Now, I realise that not all of this flows purely from ‘Toronto’. But ‘Toronto’ gathered these influences and ethos together and, in this country at least, brought them to a much wider audience. And so the lingering influence of ‘Toronto’ lives on, even far beyond those who were influenced by it back in 1994.

Which brings me back to 1994 and my mother’s visit to the Barn. ‘They never mentioned Jesus’, she said. Granted, it was an assessment of one meeting, but those words have stuck with me ever since. After all, the Holy Spirit’s role is to glorify Jesus (John 16:14), so any true move of the Spirit will bring glory to Jesus.

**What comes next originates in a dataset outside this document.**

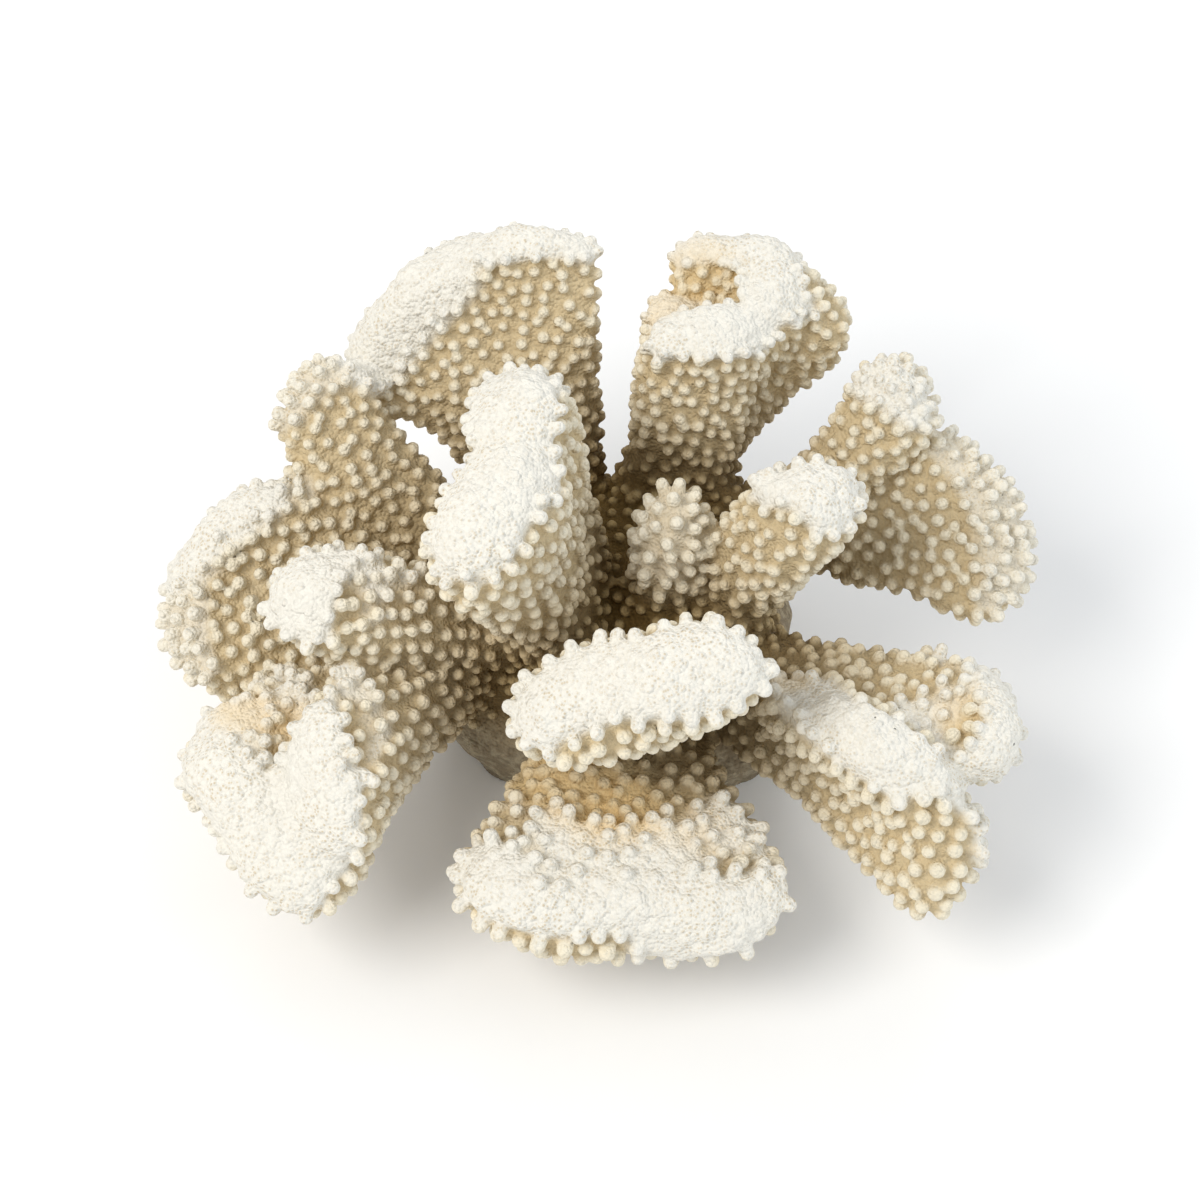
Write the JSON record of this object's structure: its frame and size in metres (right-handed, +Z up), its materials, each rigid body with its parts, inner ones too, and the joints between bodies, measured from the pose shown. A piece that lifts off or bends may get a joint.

And anything that distracts from Christ and His Cross can’t be a genuine work of the Holy Spirit.

And Jesus is the only one who can deliver us from 1994. Talking about Jesus – preaching Christ and Him crucified – is the only way we’ll find freedom from the creeping influence of the ethos of ‘Toronto’, for when Christ is held out in all His glory, then our momentary experiences, our fleeting feelings, our moments of madness, pale into insignificance. When our eyes are fixed on Jesus who died for our sins and rose for our justification, then how could we possibly content ourselves with chasing after laughter and fire tunnels?